The strong emphasis on hypothesis testing is curious. There is more in:

E. L. Lehmann, 'Testing Statistical Hypotheses', John Wiley and Sons.

E. L. Lehmann, 'Nonparametrics: Statistical Methods Based on Ranks', ISBN 0-8162-4994-6.

Downey's book mentioned the chi-square distribution: The main point is that if X_1, X_2, ..., X_k are random variables with Gaussian distribution with mean 0 and variance 1, then

Y = X_1^2 + X_2^2 + ... + X_k^2

has chi-squared distribution with k degrees of freedom.

Downey's book mentioned the variance of a finite population; while variance is of high interest, the variance of a finite population is not. What is usually wanted is an estimate of variance, and for that the formula in the book should be dividing by n - 1 instead of n; this change yields an 'unbiased' estimate.

It would be good for students to get at least an intuitive understanding of the most powerful hypothesis testing via the Neyman-Pearson result: Using an analogy from real estate investing, regard the false alarm rate as money to be spent and spend the money to get the best return on investment buy buying the property with the highest ROI first, then the one with the second highest, etc. Yes, in principal this process leads to a knapsack problem which is NP-complete. Likely the nicest proof of the Neyman-Pearson result is from the Hahn decomposition; this follows from the Radon-Nikodym result with a famous proof by von Neumann in Rudin.

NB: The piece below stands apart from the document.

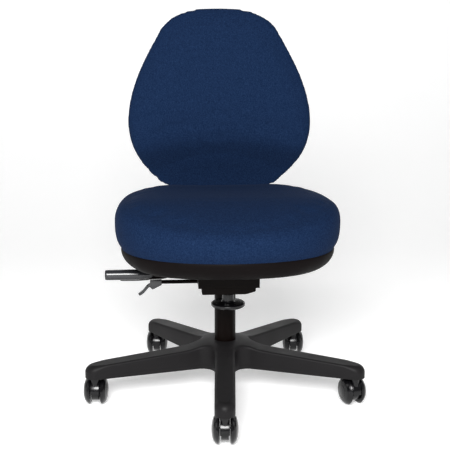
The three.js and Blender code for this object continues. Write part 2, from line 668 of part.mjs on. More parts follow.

The mention of 'resampling' is curious: There are cases where we won't have independent random variables but will have 'exchangeable' random variables, and exchangeability can be enough.

One example is extending nonparametric tests to multidimensional data and using it for anomaly detection in server farms and networks where multidimensional data is ubiquitous, e.g.,

N. B. Waite, "A Real-Time System-Adapted Anomaly Detector", 'Information Sciences', volume 115, April, 1999, pages 221-259.